Work required
Output the data that follows exactly, line for line.

Records for this exercise
<<<<

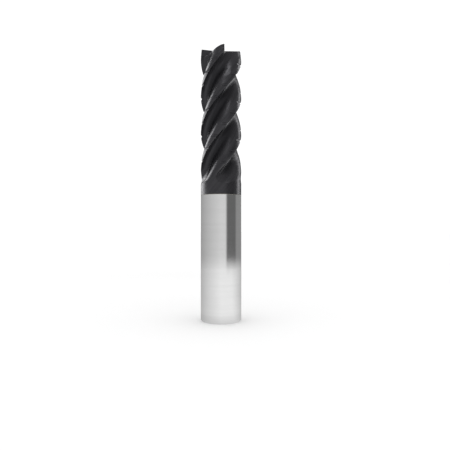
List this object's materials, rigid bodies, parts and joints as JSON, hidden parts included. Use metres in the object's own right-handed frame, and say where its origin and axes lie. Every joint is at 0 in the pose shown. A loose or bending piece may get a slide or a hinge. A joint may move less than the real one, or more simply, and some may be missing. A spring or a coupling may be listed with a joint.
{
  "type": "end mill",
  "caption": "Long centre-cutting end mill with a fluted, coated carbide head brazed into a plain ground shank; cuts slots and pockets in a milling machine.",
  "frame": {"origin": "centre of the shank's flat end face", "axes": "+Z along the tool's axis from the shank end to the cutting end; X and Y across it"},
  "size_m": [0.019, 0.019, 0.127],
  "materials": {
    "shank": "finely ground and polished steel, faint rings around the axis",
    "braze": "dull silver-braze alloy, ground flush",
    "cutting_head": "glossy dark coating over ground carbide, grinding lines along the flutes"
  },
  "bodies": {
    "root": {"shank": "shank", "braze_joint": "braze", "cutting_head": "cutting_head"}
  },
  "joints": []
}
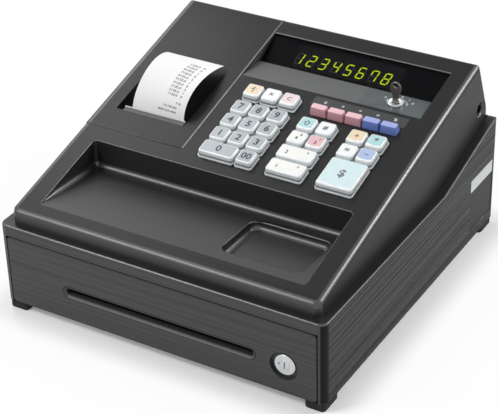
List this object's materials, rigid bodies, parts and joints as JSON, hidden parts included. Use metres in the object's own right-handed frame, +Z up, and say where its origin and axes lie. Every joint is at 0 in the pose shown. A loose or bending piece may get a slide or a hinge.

>>>>

Task answer
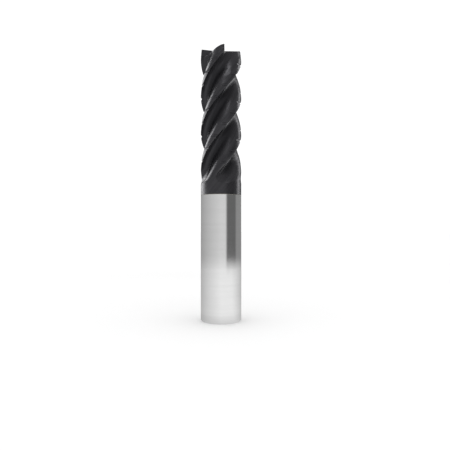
List this object's materials, rigid bodies, parts and joints as JSON, hidden parts included. Use metres in the object's own right-handed frame, and say where its origin and axes lie. Every joint is at 0 in the pose shown. A loose or bending piece may get a slide or a hinge. A joint may move less than the real one, or more simply, and some may be missing. A spring or a coupling may be listed with a joint.
{
  "type": "end mill",
  "caption": "Long centre-cutting end mill with a fluted, coated carbide head brazed into a plain ground shank; cuts slots and pockets in a milling machine.",
  "frame": {"origin": "centre of the shank's flat end face", "axes": "+Z along the tool's axis from the shank end to the cutting end; X and Y across it"},
  "size_m": [0.019, 0.019, 0.127],
  "materials": {
    "shank": "finely ground and polished steel, faint rings around the axis",
    "braze": "dull silver-braze alloy, ground flush",
    "cutting_head": "glossy dark coating over ground carbide, grinding lines along the flutes"
  },
  "bodies": {
    "root": {"shank": "shank", "braze_joint": "braze", "cutting_head": "cutting_head"}
  },
  "joints": []
}
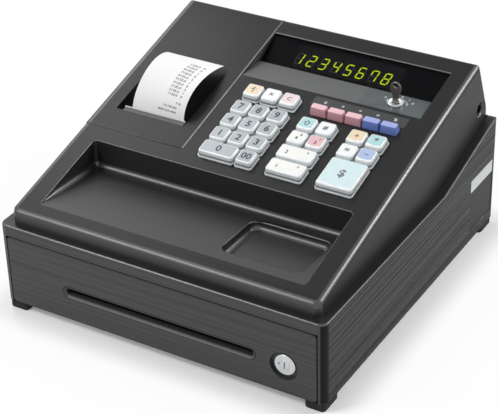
List this object's materials, rigid bodies, parts and joints as JSON, hidden parts included. Use metres in the object's own right-handed frame, +Z up, and say where its origin and axes lie. Every joint is at 0 in the pose shown. A loose or bending piece may get a slide or a hinge.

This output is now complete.